Quote the whole listing verbatim.

= Dataset excerpt =
** START **

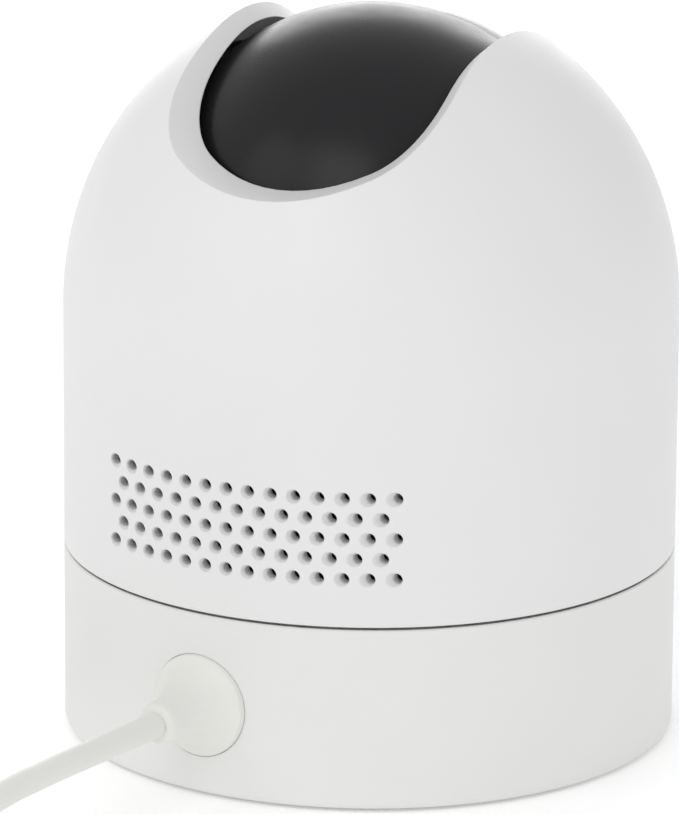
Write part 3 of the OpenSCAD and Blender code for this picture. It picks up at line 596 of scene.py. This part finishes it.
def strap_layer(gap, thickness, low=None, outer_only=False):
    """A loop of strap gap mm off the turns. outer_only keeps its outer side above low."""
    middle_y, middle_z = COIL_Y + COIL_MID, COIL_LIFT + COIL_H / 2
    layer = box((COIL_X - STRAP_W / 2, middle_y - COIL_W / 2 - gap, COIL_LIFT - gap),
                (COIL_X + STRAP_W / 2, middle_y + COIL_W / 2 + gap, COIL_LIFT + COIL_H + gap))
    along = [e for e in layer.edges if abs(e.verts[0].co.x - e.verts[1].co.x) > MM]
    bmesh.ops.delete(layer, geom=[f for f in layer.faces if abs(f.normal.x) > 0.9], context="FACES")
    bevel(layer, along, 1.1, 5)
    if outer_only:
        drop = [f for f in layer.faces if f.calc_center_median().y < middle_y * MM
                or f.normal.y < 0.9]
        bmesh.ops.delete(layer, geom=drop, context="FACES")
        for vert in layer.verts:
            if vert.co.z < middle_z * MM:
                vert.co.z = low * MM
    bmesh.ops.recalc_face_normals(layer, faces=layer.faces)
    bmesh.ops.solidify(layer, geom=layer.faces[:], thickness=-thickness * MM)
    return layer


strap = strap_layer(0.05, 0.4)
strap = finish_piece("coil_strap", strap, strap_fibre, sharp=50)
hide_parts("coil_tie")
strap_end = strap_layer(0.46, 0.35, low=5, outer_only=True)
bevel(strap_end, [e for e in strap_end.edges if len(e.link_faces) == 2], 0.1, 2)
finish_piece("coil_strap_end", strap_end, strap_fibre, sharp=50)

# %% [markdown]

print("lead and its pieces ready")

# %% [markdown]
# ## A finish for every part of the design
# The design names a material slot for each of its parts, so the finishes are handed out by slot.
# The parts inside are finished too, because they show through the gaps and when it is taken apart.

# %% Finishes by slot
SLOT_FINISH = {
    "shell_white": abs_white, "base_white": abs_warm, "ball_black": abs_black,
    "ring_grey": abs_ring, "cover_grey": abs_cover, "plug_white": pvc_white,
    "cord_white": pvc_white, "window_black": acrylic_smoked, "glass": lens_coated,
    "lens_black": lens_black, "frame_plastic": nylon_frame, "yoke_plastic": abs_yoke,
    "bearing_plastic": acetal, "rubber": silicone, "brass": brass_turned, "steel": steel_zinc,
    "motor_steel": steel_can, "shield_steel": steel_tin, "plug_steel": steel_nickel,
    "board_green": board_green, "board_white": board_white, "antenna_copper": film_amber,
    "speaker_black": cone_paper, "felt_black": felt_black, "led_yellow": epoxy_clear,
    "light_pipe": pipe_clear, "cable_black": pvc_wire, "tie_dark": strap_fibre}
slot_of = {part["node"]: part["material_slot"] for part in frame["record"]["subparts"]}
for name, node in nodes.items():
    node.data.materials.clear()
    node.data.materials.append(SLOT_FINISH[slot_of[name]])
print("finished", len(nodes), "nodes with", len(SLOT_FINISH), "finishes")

** END **

= Answer to this task =
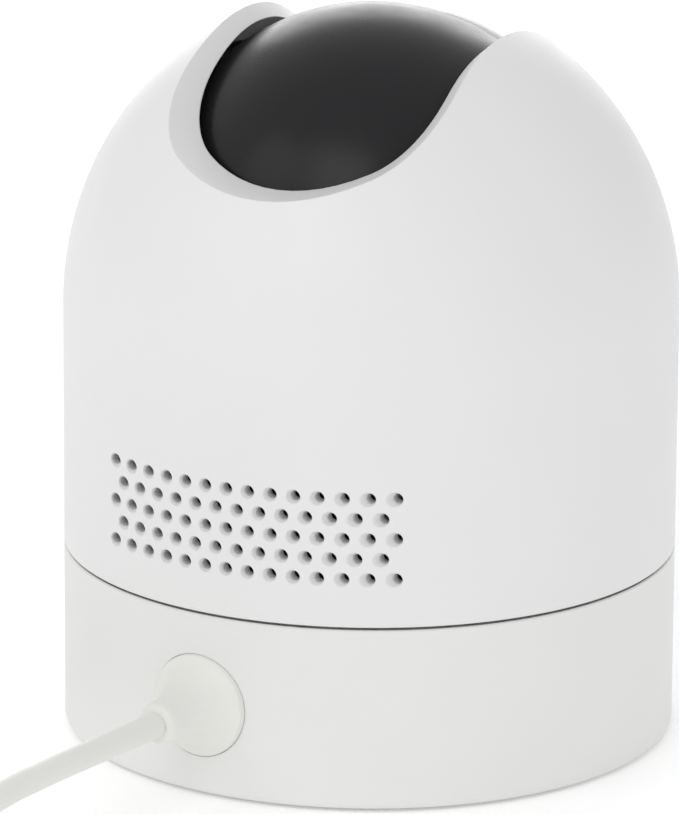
Write part 3 of the OpenSCAD and Blender code for this picture. It picks up at line 596 of scene.py. This part finishes it.
def strap_layer(gap, thickness, low=None, outer_only=False):
    """A loop of strap gap mm off the turns. outer_only keeps its outer side above low."""
    middle_y, middle_z = COIL_Y + COIL_MID, COIL_LIFT + COIL_H / 2
    layer = box((COIL_X - STRAP_W / 2, middle_y - COIL_W / 2 - gap, COIL_LIFT - gap),
                (COIL_X + STRAP_W / 2, middle_y + COIL_W / 2 + gap, COIL_LIFT + COIL_H + gap))
    along = [e for e in layer.edges if abs(e.verts[0].co.x - e.verts[1].co.x) > MM]
    bmesh.ops.delete(layer, geom=[f for f in layer.faces if abs(f.normal.x) > 0.9], context="FACES")
    bevel(layer, along, 1.1, 5)
    if outer_only:
        drop = [f for f in layer.faces if f.calc_center_median().y < middle_y * MM
                or f.normal.y < 0.9]
        bmesh.ops.delete(layer, geom=drop, context="FACES")
        for vert in layer.verts:
            if vert.co.z < middle_z * MM:
                vert.co.z = low * MM
    bmesh.ops.recalc_face_normals(layer, faces=layer.faces)
    bmesh.ops.solidify(layer, geom=layer.faces[:], thickness=-thickness * MM)
    return layer


strap = strap_layer(0.05, 0.4)
strap = finish_piece("coil_strap", strap, strap_fibre, sharp=50)
hide_parts("coil_tie")
strap_end = strap_layer(0.46, 0.35, low=5, outer_only=True)
bevel(strap_end, [e for e in strap_end.edges if len(e.link_faces) == 2], 0.1, 2)
finish_piece("coil_strap_end", strap_end, strap_fibre, sharp=50)

# %% [markdown]

print("lead and its pieces ready")

# %% [markdown]
# ## A finish for every part of the design
# The design names a material slot for each of its parts, so the finishes are handed out by slot.
# The parts inside are finished too, because they show through the gaps and when it is taken apart.

# %% Finishes by slot
SLOT_FINISH = {
    "shell_white": abs_white, "base_white": abs_warm, "ball_black": abs_black,
    "ring_grey": abs_ring, "cover_grey": abs_cover, "plug_white": pvc_white,
    "cord_white": pvc_white, "window_black": acrylic_smoked, "glass": lens_coated,
    "lens_black": lens_black, "frame_plastic": nylon_frame, "yoke_plastic": abs_yoke,
    "bearing_plastic": acetal, "rubber": silicone, "brass": brass_turned, "steel": steel_zinc,
    "motor_steel": steel_can, "shield_steel": steel_tin, "plug_steel": steel_nickel,
    "board_green": board_green, "board_white": board_white, "antenna_copper": film_amber,
    "speaker_black": cone_paper, "felt_black": felt_black, "led_yellow": epoxy_clear,
    "light_pipe": pipe_clear, "cable_black": pvc_wire, "tie_dark": strap_fibre}
slot_of = {part["node"]: part["material_slot"] for part in frame["record"]["subparts"]}
for name, node in nodes.items():
    node.data.materials.clear()
    node.data.materials.append(SLOT_FINISH[slot_of[name]])
print("finished", len(nodes), "nodes with", len(SLOT_FINISH), "finishes")